I am relatively new to edu-tweeting. I have had a Twitter account for some years, but until six months ago was unaware that you could use it for much, much more than following famous people and ‘to-the-second’ news feeds. Since November last year I have discovered the impact of Twitter chats, learned of some inspiring education-related podcasts and connected with a range of inspirational, enthusiastic educators around the world. I also discovered EduTweetOz and love the premise of an ongoing education-related discussion that travels down many diverse and divergent paths due to a rotating roster of real people working in the Education field, right here in Australia, from all sectors and states and territories. I will be honest and say that my feelings going into this experience is a mixture of nervousness and excited anticipation, as I am not confident as to what I have to add, but that is even more reason to put up my hand and have a go…

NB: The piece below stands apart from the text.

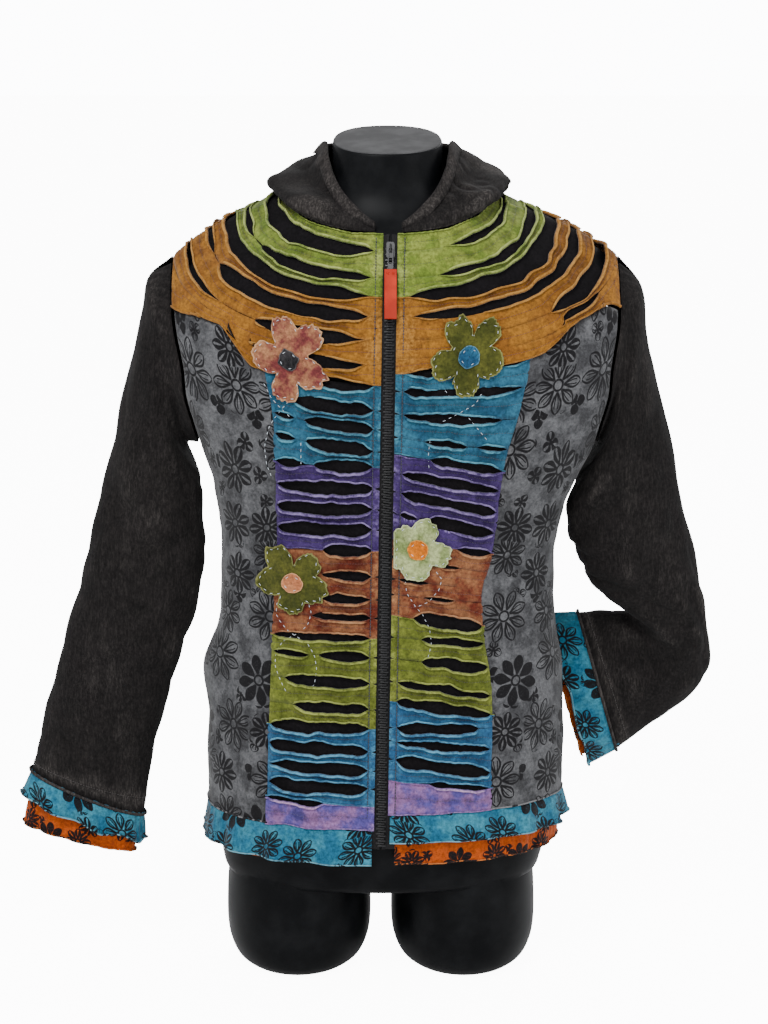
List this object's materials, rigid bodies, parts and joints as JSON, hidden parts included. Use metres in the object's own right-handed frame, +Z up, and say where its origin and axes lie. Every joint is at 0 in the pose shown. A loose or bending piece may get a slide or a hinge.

My hopes for this week are to generate two-way conversation. I want to learn from you as much as you learn from or with me. I hope to extend my Professional Learning Network through this experience, but the fact I am pushing myself out of my comfort zone to even do this means it will be valuable no matter the outcome.
Is there anything else you would like to add?
I will add that the views and opinions I share are my own and that they are not necessarily shared or endorsed by my employer. I know you know that, but just so there can be no confusion or misunderstanding.